While the composite task may be the current measure of choice for holistic processing, there is ample coverage of the ongoing debate surrounding two versions of the task. An entire issue of this Journal was devoted to a review of work based on the alignment effect and a critique of the extended design (Rossion 2013), with counter arguments (Richler & Gauthier, 2013). A recent meta-analysis of holistic processing compared the two versions of the task (Richler & Gauthier, 2014). While the extended design doubles the number of trials relative to the version with only different irrelevant trials, it produces an effect size that is about three times as large (Richler & Gauthier, 2014). When they have been compared in the same dataset, the two measures often do not lead to the same conclusions (Richler et al., 2012; Richler, Cheung, & Gauthier, 2011b). In the complete design, holistic processing can technically be evidenced by the presence of a congruency effect, because such an effect demonstrates that subjects are unable to ignore the task-irrelevant part. However, it is standard in group studies to use the interaction between congruency and alignment, as misalignment greatly reduces the congruency effect (Richler & Gauthier, 2014). The main advantage of the congruency x alignment effect over the alignment effect is robustness to manipulations that influence a particular response bias associated with alignment and congruency (as reviewed by Richler & Gauthier, 2014; see Meinhardt et al., 2014 for the same conclusion). In theory, both measures may tap into the same failures of selective attention in aligned faces, but the two effects show little relation across studies (r = .27, p=.18; Richler & Gauthier, 2014).

In this context, we decided to explore the role of size on holistic processing as measured by the composite task. Our primary measure will be the congruency x alignment effect, but by using the extended design, we can also calculate the alignment effect on trials where the irrelevant part is different. Richler et al. (2011) demonstrated that the standard alignment effect can be obtained in the context of the other trials. But it is possible that the alignment effect is influenced by such context, in line with evidence that the effect is sensitive to manipulations that influence response bias (Richler et al., 2011). Relevant to a size manipulation, the alignment effect has been found to be sensitive to spatial frequency (Goffaux, Hault, Michel, Vuong, & Rossion, 2005; Goffaux & Rossion, 2006), but there is evidence that this is mediated by response bias (Cheung, Richler, Palmeri, & Gauthier, 2008). This could be problematic in the current study given that viewing distance is known to change the relative contribution of low and high spatial frequency information (Loftus & Harley, 2005). Therefore, the alignment x congruency effect, which was not influenced by spatial frequency (Cheung, Richler, Palmeri, & Gauthier, 2008) provides a relatively stronger test of whether size itself influences holistic processing.

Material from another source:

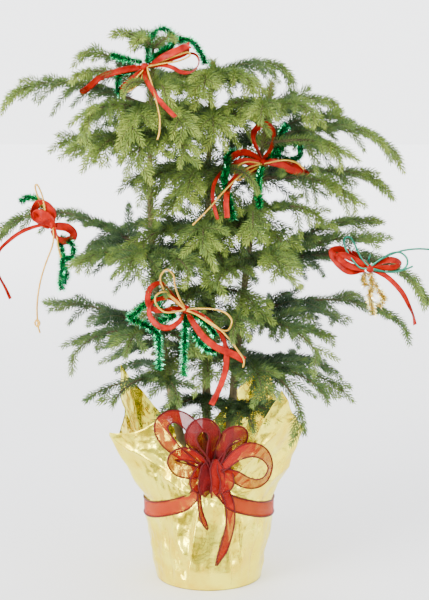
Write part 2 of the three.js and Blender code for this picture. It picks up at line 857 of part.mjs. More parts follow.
const groups = {};
for (const [side, stem] of Object.entries(STEMS)) {
  const solid = stemSolid(stem);
  groups[side] = new THREE.Group();
  place(groups[side], `stem_${side}`, solid, materials.bark, stemPoint(stem, SOIL.level));
  remember(`stem_${side}`, solid);
  plant.add(groups[side]);
}

// First the axes of all the boughs, so that no twig takes another bough's place.
const masses = [];
for (const [side, whorls] of Object.entries(WHORLS)) {
  const stem = STEMS[side];
  whorls.forEach(({ height, masses: whorl }, w) => {
    whorl.forEach(({ boughs, limb, top }, m) => {
      const name = `foliage_${side}_${w + 1}${'abcdef'[m]}`;
      const { root, fork } = top ? topFork(stem) : sideFork(stem, height - BOUGH.stagger * m, boughs, limb);
      const mass = { name, side, root, axes: [], neck: neckSolid(root, fork) };
      if (mass.neck) remember(name, mass.neck);
      boughs.forEach((bough, b) => {
        const seed = stem.seed * 100 + w * 10 + m * 3 + b;
        const path = boughPath(fork, bough);
        const from = limb ? limb + (2 * GAP) / bough[1] : 0;
        const core = spray(path, bough[1], NEEDLE.axisPitch, from);
        remember(name, core);
        mass.axes.push({ bough, path, seed, core, from });
      });
      if (limb) {
        const limbName = `bough_${side}_${w + 1}${'abcdef'[m]}`;
        const solid = limbSolid(mass.axes[0].path, limb);
        place(groups[side], limbName, solid, materials.bark, root);
        remember(limbName, solid);
      }
      masses.push(mass);
    });
  });
}

// Then the twigs, each kept only where it is clear of every other piece.
for (const { name, side, root, axes, neck } of masses) {
  const pieces = axes.map(({ core }) => core);
  if (neck) pieces.push(neck);
  for (const { bough, path, seed, from, core } of axes) {
    const count = Math.floor((bough[1] * TWIG.span) / TWIG.spacing);
    for (let i = 0, k = 0; k < count; i++, k = Math.round(i * TWIG.keep)) {
      if (TWIG.first + (TWIG.span * k) / count < from + 0.03) continue;
      const twig = twigPath(path, bough, seed, k, count);
      const roomy = spray(twig.path, twig.length, NEEDLE.twigPitch, 0, GAP);
      if (touches(name, roomy) || pieces.some((p) => p !== core && meet(p, roomy))) continue;
      const solid = spray(twig.path, twig.length, NEEDLE.twigPitch, 0);
      remember(name, solid);
      pieces.push(solid);
    }
  }
  const solid = outerBody(wasm.Manifold.union(pieces).simplify(CLEANUP));
  place(groups[side], name, solid, materials.needles, root);
}

export default plant;
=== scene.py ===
"""A Norfolk Island pine in its gift-wrapped pot, dressed with ribbon bows, gold cord and tinsel.

Shapes are worked out in millimetres, +Z up, with the front towards -Y, and go into their meshes in
metres. Azimuths are in degrees from +X towards +Y. The plant grows by the same rule as its solids,
carried on to every twig and needle.
"""

from types import SimpleNamespace as Sizes

import bpy
import numpy as np
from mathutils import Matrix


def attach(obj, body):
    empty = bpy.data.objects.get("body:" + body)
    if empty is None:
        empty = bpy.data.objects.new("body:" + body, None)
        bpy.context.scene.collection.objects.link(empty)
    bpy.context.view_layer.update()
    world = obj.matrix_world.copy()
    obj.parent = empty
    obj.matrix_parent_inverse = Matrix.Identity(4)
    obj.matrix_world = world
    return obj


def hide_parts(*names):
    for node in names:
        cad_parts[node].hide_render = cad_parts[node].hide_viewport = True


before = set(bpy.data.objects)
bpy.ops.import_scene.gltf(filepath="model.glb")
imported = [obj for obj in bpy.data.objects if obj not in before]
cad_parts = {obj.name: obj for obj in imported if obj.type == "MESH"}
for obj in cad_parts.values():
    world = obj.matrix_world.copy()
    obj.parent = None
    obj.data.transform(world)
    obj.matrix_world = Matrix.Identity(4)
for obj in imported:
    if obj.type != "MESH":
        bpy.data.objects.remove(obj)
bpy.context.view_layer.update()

# ---- camera

CAMERA_PLACE = (0.007, -1.9, 0.655)
CAMERA_PITCH = 9.12  # degrees below level
CAMERA_LENS = 93.84

lens = bpy.data.cameras.new("studio_camera")
lens.lens = CAMERA_LENS
camera = bpy.data.objects.new("studio_camera", lens)
camera.location = CAMERA_PLACE
camera.rotation_euler = (np.radians(90 - CAMERA_PITCH), 0, 0)
bpy.context.scene.collection.objects.link(camera)
bpy.context.scene.camera = camera

# ---- driving dimensions

MM = 0.001
UP = np.array([0.0, 0.0, 1.0])
FRONT = np.array([0.0, -1.0, 0.0])
FRONT_AZIMUTH = 270
GOLDEN_ANGLE = 2.39996  # radians between one needle and the next round a twig
# Directions that no tube runs along. The sides of a tube's ring are square to one of them.
NEARLY_UP = UP + 0.01 * FRONT
BACK = np.array([0.0, 1.0, 0.0])
ASLANT = np.array([0.1, 1.0, 0.15])

POT_INNER = 69
SOIL_LEVEL = 118
CROWN_HEIGHT = 530

# The foil: its foot, the waist that the ribbon ties and the narrow tuck under it, the plain edge, how
# soon it flares, how pointed its petals are, and how far the top of its edge ripples.
FOIL = Sizes(foot=66, tuck=8, tuck_inset=0.5, waist=80.5, waist_rise=4, edge=93, edge_height=160,
            flare_bend=0.9, petal_point=1.3, wall=0.6, ripple=1.6, rows=104, columns=460)
# The corners of the sheet, what else stands up between them, and its front held back by the bow:
# azimuth, height, radius, breadth.
PETALS = [(52, 262, 114, 46), (153, 258, 127, 42), (204, 190, 131, 34), (233, 217, 98, 34),
          (317, 250, 116, 30), (344, 194, 122, 34), (270, 168, 81.5, 34)]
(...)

McKone (2009) noted the Mooney face and contrast matching tasks have the advantage over the composite task that they do not require participants to judge identity. This could be problematic because viewing distance affects identification accuracy, (although it depends more on cycles per face then on cycles per degree of visual angle (Liu et al., 2000). There is a possible confound with the composite measure of holistic processing because it relies on identifying face parts. However, given that holistic processing in the composite task is indexed by an interaction, it is not necessarily the case that as face recognition decreases, so must holistic processing (assuming that there are no floor or ceiling effects).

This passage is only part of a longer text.